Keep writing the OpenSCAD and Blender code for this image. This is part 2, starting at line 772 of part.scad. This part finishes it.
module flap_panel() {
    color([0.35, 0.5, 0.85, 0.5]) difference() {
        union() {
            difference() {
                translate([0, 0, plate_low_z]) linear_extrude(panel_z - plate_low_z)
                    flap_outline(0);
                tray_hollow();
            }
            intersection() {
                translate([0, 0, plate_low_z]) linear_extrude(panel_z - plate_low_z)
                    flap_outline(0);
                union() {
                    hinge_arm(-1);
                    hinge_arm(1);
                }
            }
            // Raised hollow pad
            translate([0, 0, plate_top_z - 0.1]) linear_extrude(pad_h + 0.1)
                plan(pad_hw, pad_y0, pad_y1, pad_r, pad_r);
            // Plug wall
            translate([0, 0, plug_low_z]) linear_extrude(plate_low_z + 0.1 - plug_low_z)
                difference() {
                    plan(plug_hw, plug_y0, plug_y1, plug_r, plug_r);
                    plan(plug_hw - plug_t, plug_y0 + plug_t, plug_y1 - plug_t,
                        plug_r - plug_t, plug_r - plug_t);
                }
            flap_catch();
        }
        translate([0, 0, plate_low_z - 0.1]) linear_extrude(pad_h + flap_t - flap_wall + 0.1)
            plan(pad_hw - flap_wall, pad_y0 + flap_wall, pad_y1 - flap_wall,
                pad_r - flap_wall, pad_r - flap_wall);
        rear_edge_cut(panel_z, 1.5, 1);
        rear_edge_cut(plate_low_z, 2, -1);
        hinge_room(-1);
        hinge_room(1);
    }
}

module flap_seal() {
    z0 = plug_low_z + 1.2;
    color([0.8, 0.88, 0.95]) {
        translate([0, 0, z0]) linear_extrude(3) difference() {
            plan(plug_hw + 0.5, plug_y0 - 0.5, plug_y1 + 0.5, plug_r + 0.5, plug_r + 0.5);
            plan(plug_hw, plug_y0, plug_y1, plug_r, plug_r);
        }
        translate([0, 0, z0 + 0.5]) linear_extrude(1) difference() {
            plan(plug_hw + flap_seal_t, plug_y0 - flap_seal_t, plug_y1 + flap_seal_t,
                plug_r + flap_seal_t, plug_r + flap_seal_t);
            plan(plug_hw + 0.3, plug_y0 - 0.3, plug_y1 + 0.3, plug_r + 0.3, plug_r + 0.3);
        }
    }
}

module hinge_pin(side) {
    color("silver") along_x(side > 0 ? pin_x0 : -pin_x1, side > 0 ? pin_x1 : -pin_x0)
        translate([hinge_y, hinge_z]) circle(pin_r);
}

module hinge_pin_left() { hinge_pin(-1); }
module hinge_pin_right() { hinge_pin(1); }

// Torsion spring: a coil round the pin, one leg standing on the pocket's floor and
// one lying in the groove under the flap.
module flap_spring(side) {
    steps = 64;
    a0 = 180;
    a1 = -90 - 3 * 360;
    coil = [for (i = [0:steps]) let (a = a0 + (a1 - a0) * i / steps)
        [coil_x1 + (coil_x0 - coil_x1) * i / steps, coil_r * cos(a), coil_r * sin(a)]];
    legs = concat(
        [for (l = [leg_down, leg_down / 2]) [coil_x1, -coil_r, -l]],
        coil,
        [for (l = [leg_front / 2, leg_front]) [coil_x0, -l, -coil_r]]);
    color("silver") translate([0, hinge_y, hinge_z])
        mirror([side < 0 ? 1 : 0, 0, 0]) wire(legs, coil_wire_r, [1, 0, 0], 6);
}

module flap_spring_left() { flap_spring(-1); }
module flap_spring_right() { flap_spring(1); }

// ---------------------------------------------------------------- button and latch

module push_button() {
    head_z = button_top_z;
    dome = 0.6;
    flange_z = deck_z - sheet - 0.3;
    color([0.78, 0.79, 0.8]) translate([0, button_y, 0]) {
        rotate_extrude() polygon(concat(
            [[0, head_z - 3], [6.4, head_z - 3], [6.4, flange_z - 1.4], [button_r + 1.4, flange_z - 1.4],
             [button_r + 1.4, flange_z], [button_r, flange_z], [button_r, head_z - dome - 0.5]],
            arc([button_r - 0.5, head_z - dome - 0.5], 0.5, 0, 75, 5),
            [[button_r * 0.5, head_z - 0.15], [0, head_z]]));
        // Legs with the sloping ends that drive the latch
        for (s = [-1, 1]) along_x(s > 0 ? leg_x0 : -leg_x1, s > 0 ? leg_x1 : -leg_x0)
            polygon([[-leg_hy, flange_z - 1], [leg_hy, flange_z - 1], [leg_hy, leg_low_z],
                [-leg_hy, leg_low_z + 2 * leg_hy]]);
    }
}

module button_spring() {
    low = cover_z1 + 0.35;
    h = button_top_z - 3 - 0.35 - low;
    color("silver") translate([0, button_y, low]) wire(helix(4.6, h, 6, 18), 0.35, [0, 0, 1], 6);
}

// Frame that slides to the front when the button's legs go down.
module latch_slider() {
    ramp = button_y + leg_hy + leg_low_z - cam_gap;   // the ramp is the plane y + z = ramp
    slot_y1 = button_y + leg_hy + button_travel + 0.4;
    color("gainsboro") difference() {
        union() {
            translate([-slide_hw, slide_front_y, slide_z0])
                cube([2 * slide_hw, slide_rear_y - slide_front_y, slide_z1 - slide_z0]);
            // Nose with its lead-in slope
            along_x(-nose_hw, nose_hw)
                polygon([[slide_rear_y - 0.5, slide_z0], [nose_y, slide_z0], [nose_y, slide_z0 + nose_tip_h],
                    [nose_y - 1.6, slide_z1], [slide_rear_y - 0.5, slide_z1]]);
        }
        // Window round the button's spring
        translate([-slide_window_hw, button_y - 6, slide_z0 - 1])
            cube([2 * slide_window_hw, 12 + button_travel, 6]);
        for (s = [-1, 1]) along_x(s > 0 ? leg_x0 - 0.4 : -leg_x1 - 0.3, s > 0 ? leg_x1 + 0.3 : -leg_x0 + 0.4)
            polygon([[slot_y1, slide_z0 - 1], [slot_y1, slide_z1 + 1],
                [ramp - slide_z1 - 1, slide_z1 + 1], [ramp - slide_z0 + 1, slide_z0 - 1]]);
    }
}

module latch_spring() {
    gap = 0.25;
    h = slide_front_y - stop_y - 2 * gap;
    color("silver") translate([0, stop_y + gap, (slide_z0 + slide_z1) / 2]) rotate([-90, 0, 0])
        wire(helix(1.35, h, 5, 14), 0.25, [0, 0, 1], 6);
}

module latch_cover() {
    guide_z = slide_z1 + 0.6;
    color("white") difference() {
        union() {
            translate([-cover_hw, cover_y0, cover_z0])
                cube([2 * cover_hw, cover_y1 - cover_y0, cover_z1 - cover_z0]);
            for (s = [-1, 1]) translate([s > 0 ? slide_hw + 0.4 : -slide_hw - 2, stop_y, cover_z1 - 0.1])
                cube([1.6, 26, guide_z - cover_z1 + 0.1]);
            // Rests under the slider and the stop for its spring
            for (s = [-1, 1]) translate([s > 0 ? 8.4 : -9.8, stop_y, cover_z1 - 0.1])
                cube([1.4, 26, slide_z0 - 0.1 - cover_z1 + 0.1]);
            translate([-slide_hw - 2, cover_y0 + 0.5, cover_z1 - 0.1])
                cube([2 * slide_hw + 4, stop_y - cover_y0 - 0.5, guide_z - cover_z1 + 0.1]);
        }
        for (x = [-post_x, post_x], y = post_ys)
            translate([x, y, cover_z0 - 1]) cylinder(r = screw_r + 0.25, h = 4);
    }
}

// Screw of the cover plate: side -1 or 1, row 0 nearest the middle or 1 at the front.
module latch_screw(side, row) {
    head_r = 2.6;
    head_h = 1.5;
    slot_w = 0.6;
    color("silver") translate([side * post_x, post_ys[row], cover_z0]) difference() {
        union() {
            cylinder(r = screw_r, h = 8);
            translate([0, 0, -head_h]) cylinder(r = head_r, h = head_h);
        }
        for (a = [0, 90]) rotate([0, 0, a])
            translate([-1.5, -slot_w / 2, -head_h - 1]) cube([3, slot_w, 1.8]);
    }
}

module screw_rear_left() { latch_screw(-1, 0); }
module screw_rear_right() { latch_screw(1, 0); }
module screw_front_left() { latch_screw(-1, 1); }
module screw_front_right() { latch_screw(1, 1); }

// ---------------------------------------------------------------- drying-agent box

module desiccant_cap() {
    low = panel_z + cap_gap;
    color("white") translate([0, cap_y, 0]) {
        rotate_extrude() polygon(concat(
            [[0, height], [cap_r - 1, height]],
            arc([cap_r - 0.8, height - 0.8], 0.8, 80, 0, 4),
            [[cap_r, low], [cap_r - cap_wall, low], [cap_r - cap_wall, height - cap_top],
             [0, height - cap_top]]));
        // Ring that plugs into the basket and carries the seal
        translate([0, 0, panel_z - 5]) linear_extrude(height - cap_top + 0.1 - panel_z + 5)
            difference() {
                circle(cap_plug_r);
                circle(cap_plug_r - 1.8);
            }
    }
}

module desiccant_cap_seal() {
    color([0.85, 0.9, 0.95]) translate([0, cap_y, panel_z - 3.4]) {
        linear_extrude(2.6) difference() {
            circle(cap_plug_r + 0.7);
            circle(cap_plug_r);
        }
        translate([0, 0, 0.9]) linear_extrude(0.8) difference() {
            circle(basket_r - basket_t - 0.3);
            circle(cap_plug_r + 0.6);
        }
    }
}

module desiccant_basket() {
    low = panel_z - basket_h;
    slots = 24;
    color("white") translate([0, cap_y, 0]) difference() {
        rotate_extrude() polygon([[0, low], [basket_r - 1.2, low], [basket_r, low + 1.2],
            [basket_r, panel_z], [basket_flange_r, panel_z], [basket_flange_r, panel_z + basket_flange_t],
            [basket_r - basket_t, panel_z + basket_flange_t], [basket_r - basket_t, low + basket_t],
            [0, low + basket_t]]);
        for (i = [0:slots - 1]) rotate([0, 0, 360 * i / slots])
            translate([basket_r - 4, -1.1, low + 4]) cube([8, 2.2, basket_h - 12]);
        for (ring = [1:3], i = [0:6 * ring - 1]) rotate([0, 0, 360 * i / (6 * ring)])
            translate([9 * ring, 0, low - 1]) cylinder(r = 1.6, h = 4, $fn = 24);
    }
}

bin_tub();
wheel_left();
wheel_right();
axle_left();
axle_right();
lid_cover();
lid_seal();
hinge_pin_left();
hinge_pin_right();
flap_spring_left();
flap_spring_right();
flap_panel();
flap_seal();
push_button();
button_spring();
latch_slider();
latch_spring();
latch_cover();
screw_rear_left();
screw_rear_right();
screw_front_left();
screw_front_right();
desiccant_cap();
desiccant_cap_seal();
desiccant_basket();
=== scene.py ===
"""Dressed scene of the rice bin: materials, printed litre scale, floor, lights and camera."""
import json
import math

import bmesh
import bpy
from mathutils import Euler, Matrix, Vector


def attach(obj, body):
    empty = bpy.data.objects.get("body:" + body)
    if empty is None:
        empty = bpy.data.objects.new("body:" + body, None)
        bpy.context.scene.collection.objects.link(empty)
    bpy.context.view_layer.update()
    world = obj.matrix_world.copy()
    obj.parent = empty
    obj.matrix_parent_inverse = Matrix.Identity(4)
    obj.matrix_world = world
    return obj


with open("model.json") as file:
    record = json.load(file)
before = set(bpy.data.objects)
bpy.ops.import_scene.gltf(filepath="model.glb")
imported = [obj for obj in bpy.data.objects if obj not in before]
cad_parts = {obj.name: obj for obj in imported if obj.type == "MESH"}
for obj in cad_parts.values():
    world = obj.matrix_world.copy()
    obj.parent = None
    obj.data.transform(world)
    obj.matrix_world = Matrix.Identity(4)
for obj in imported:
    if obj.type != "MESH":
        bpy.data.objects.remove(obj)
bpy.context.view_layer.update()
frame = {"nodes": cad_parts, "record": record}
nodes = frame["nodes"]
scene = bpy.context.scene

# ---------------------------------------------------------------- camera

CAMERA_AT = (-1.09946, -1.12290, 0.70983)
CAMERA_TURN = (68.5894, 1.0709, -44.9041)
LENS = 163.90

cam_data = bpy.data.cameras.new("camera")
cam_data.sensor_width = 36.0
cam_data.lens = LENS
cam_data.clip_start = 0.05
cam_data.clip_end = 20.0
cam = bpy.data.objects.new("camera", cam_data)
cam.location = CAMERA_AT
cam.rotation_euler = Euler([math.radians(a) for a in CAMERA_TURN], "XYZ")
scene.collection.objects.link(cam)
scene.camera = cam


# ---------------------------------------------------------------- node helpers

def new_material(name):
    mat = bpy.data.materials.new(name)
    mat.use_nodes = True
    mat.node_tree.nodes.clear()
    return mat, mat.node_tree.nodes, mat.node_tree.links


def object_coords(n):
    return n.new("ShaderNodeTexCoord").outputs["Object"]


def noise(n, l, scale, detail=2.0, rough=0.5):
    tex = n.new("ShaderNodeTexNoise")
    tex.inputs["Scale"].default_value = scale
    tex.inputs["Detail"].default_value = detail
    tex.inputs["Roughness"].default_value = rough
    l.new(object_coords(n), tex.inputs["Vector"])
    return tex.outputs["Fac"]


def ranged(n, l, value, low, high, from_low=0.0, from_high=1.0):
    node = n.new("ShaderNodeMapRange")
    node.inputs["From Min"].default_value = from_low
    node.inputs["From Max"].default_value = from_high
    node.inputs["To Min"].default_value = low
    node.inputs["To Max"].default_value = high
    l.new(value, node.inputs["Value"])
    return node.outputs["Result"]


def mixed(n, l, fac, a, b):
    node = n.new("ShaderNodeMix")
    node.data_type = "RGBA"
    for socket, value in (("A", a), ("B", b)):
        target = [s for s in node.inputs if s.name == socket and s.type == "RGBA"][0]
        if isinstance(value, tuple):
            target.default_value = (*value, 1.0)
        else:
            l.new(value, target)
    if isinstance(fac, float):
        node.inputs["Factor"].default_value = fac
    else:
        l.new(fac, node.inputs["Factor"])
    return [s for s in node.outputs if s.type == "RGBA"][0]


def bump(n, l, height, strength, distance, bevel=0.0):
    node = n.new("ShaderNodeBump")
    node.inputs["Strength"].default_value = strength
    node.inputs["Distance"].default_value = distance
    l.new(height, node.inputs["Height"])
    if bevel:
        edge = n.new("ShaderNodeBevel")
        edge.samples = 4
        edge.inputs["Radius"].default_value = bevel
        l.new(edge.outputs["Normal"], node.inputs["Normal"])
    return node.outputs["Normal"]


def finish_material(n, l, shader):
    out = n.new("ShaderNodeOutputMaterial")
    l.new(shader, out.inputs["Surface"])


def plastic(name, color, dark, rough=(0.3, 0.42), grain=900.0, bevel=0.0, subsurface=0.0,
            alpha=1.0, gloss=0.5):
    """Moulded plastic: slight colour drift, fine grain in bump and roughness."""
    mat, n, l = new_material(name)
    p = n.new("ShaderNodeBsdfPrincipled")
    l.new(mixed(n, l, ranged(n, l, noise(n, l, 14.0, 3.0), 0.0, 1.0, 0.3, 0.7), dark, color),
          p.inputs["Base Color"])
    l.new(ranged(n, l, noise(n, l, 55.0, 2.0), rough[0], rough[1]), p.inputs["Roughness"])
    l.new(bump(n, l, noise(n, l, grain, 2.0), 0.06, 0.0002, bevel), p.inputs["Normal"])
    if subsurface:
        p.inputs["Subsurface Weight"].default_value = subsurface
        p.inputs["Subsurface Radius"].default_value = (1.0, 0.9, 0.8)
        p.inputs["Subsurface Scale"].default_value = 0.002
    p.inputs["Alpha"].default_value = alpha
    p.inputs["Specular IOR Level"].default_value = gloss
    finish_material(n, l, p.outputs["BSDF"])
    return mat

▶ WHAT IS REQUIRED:
Everything from the line containing "hinge_pin_left();" down to the line containing "LENS = 163.90" should be retyped exactly, both lines included, and nothing more.

▶ RESPONSE:
hinge_pin_left();
hinge_pin_right();
flap_spring_left();
flap_spring_right();
flap_panel();
flap_seal();
push_button();
button_spring();
latch_slider();
latch_spring();
latch_cover();
screw_rear_left();
screw_rear_right();
screw_front_left();
screw_front_right();
desiccant_cap();
desiccant_cap_seal();
desiccant_basket();
=== scene.py ===
"""Dressed scene of the rice bin: materials, printed litre scale, floor, lights and camera."""
import json
import math

import bmesh
import bpy
from mathutils import Euler, Matrix, Vector


def attach(obj, body):
    empty = bpy.data.objects.get("body:" + body)
    if empty is None:
        empty = bpy.data.objects.new("body:" + body, None)
        bpy.context.scene.collection.objects.link(empty)
    bpy.context.view_layer.update()
    world = obj.matrix_world.copy()
    obj.parent = empty
    obj.matrix_parent_inverse = Matrix.Identity(4)
    obj.matrix_world = world
    return obj


with open("model.json") as file:
    record = json.load(file)
before = set(bpy.data.objects)
bpy.ops.import_scene.gltf(filepath="model.glb")
imported = [obj for obj in bpy.data.objects if obj not in before]
cad_parts = {obj.name: obj for obj in imported if obj.type == "MESH"}
for obj in cad_parts.values():
    world = obj.matrix_world.copy()
    obj.parent = None
    obj.data.transform(world)
    obj.matrix_world = Matrix.Identity(4)
for obj in imported:
    if obj.type != "MESH":
        bpy.data.objects.remove(obj)
bpy.context.view_layer.update()
frame = {"nodes": cad_parts, "record": record}
nodes = frame["nodes"]
scene = bpy.context.scene

# ---------------------------------------------------------------- camera

CAMERA_AT = (-1.09946, -1.12290, 0.70983)
CAMERA_TURN = (68.5894, 1.0709, -44.9041)
LENS = 163.90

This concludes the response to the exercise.